Since then these expressions, rightly understood, make for orthodoxy, but
wrongly interpreted are heretical, what is there to be surprised at if we
received the words of Vitalius in the more orthodox sense; our desire that they
should be so meant persuading us, though others are angry at the intention of
his writings? This is, I think, the reason why Damasus himself, having been
subsequently better informed, and at the same time learning that they hold by
their former explanations, excommunicated them and overturned their written
confession of faith with an Anathema; as well as because he was vexed at the
deceit which he had suffered from them through simplicity.
Since, then, they have been openly convicted of this, let them not be angry, but
let them be ashamed of themselves; and let them not slander us, but abase
themselves and wipe off from their portals that great and marvellous
proclamation and boast of their orthodoxy, meeting all who go in at once with
the question and distinction that we must worship, not a God-bearing Man, but a
flesh-bearing God. What could be more unreasonable than this, though these new
heralds of truth think a great deal of the title? For though it has a certain
sophistical grace through the quickness of its antithesis, and a sort of
juggling quackery grateful to the uninstructed, yet it is the most absurd of
absurdities and the most foolish of follies.
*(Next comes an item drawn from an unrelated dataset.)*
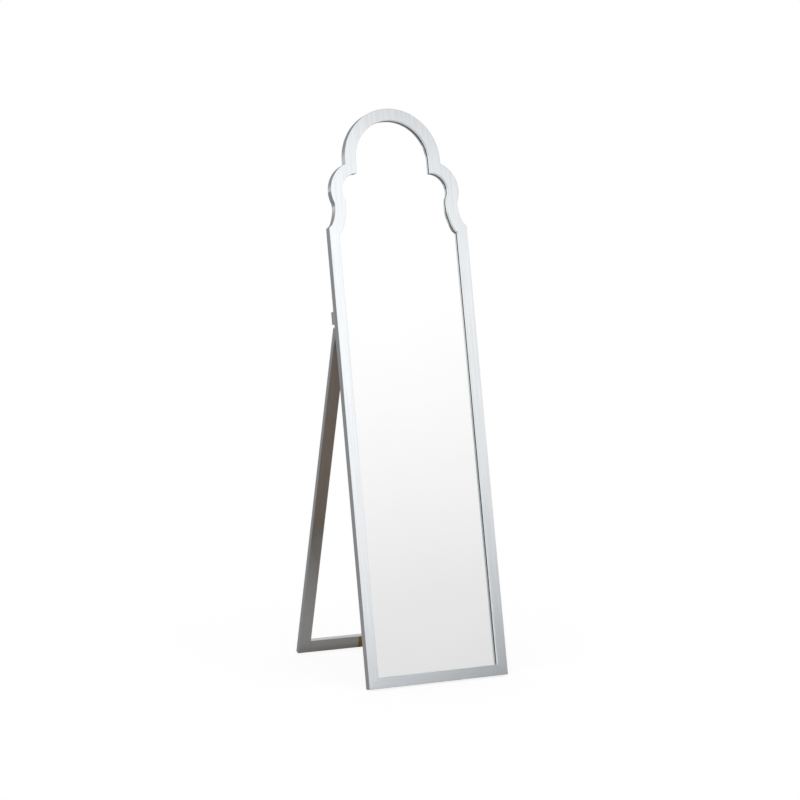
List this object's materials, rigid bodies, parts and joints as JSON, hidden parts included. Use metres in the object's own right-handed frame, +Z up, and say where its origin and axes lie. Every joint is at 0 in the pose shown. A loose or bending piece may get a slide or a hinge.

For if one were to change the word
Man or Flesh into God (the first would please us, the second them), and then
were to use this wonderful antithesis, so divinely recognized, what conclusion
should we arrive at? That we must worship, not a God-bearing Flesh, but a
Man-bearing God. O monstrous absurdity! They proclaim to us to-day a wisdom
hidden ever since the time of Christ--a thing worthy of our tears. For if the
faith began thirty years ago, when nearly four hundred years had passed since
Christ was manifested, vain all that time will have been our Gospel, and vain
our faith; in vain will the Martyrs have borne their witness, and in vain have
so many and so great Prelates presided over the people; and Grace is a matter of
metres and not of the faith.
And who will not marvel at their learning, in that on their own authority they
divide the things of Christ, and assign to His Manhood such sayings as He was
born, He was tempted, He was hungry, He was thirsty, He was wearied, He was
asleep; but reckon to His Divinity such as these: He was glorified by Angels, He
overcame the Tempter, He fed the people in the wilderness, and He fed them in
such a manner, and He walked upon the sea; and say on the one hand that the
"Where have ye laid Lazarus?" belongs to us, but the loud voice "Lazarus, Come
Forth" and the raising him that had been four days dead, is above our nature;
and that while the "He was in an Agony, He was crucified, He was buried,"
belongs to the Veil, on the other hand, "He was confident, He rose again, He
ascended," belong to the Inner Treasure; and then they accuse us of introducing
two natures, separate or conflicting, and of dividing the supernatural and
wondrous Union. They ought, either not to do that of which they accuse us, or
not to accuse us of that which they do; so at least if they are resolved to be
consistent and not to propound at once their own and their opponents'
principles. Such is their want of reason; it conflicts both with itself and with
the truth to such an extent that they are neither conscious nor ashamed of it
when they fall out with themselves. Now, if anyone thinks that we write all this
willingly and not upon compulsion, and that we are dissuading from unity, and
not doing our utmost to promote it, let him know that he is very much mistaken,
and has not made at all a good guess at our desires, for nothing is or ever has
been more valuable in our eyes than peace, as the facts themselves prove; though
their actions and brawlings against us altogether exclude unanimity.